First, the popular crowd-funding platform points to its terms of use, which state that “Kickstarter reserves the right to reject, cancel, interrupt, remove, or suspend a campaign at any time and for any reason.”
The Ducotes accepted the terms of use, says Kickstarter, which allegedly “explicitly negate(s) Plaintiffs’ breach of contract claim.”
As for the allegation that Kickstarter fraudulently induced the Ducotes into signing up based on the advisement that it had the capability of providing a forum to raise funds, Kickstarter responds, “None of these supposed ‘misrepresentations’ are actionable. At best, the first set of statements constitutes inactionable expressions of future expectations and opinion based on past performance, which Plaintiffs do not allege with particularity to be false.”
Kickstarter says that the fraudulent inducement claims are duplicative of the breach-of-contract ones and points to further language from its terms of use that state “Project Creators should not take any action in reliance on having their project posted,” “The Company does not guarantee that any Content will be made available through the Service” and more.
Here’s the entire lawsuit as well as Kickstarter’s response.
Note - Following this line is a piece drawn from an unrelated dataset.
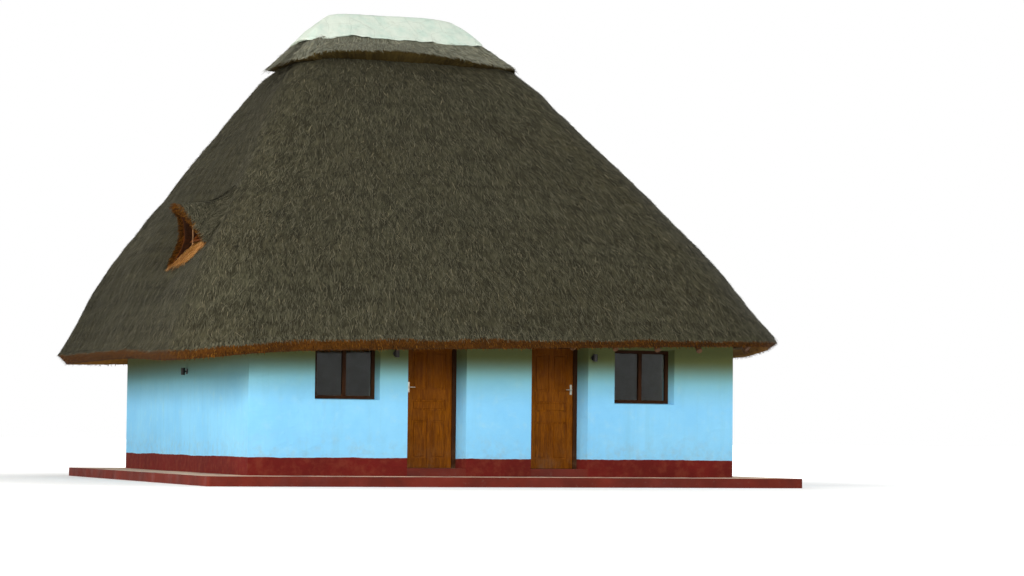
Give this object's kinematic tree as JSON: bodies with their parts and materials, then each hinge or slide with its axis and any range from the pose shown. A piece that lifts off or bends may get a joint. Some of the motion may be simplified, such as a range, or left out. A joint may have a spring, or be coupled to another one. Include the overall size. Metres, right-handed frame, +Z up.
{
  "type": "rondavel hut",
  "caption": "Thatched guest hut with plastered walls, soft hip roof, ridge collar and cap, hooded vent, panelled doors and casement windows.",
  "frame": {"origin": "middle of the walls' rectangle, at the underside of the plinth slab", "axes": "+Z up, -Y out of the front with the two doors, +X to the right seen from the front"},
  "size_m": [10.8, 10.35, 8.4187],
  "materials": {
    "blue_plaster": "painted lime plaster",
    "red_cement": "painted cement",
    "thatch": "weathered reed thatch",
    "pole_timber": "round poles, weathered",
    "sawn_timber": "sawn, rough",
    "door_wood": "stained hardwood",
    "frame_wood": "dark stained hardwood",
    "cap_cement": "weathered cement",
    "pane": "clear",
    "black_metal": "black paint",
    "handle_metal": "satin"
  },
  "bodies": {
    "root": {"plinth_slab": "red_cement", "room_floor": "red_cement", "threshold_left": "red_cement", "threshold_right": "red_cement", "front_wall_left": "blue_plaster", "front_wall_middle": "blue_plaster", "front_wall_right": "blue_plaster", "front_lintel_left": "blue_plaster", "front_lintel_right": "blue_plaster", "left_wall": "blue_plaster", "right_wall": "blue_plaster", "back_wall": "blue_plaster", "wall_plate_front": "sawn_timber", "wall_plate_back": "sawn_timber", "wall_plate_left": "sawn_timber", "wall_plate_right": "sawn_timber", "rafters_front": "pole_timber", "rafters_back": "pole_timber", "rafters_left": "pole_timber", "rafters_right": "pole_timber", "ridge_and_hip_poles": "pole_timber", "battens": "sawn_timber", "thatch_front": "thatch", "thatch_back": "thatch", "thatch_left": "thatch", "thatch_right": "thatch", "thatch_collar": "thatch", "vent_hood": "thatch", "vent_stick": "pole_timber", "ridge_cap": "cap_cement", "door_frame_left": "frame_wood", "door_frame_right": "frame_wood", "window_frame_left": "frame_wood", "window_frame_right": "frame_wood", "window_glass_left": "pane", "window_glass_right": "pane", "wall_lamp_left": "black_metal", "wall_lamp_right": "black_metal", "wall_lamp_side": "black_metal"},
    "door_left": {"door_leaf_left": "door_wood", "door_handle_left": "handle_metal"},
    "door_right": {"door_leaf_right": "door_wood", "door_handle_right": "handle_metal"}
  },
  "joints": [
    {"name": "door_left_hinge", "type": "hinge", "parent": "root", "child": "door_left", "pos_m": [-0.681, -3.743, 1.311], "axis": [0, 0, -1], "range_deg": [0, 100]},
    {"name": "door_right_hinge", "type": "hinge", "parent": "root", "child": "door_right", "pos_m": [0.681, -3.743, 1.311], "axis": [0, 0, 1], "range_deg": [0, 100]}
  ]
}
As far as we know, this is just the second lawsuit that Kickstarter has faced over a specific project. The other dispute involved the allegation that a creator’s project infringed upon some company’s patent. Recently, the parties in that case requested a stay of the proceedings in an effort to resolve the dispute through settlement discussions. This latest dispute might be the first lawsuit testing a fundraising campaign gone bad.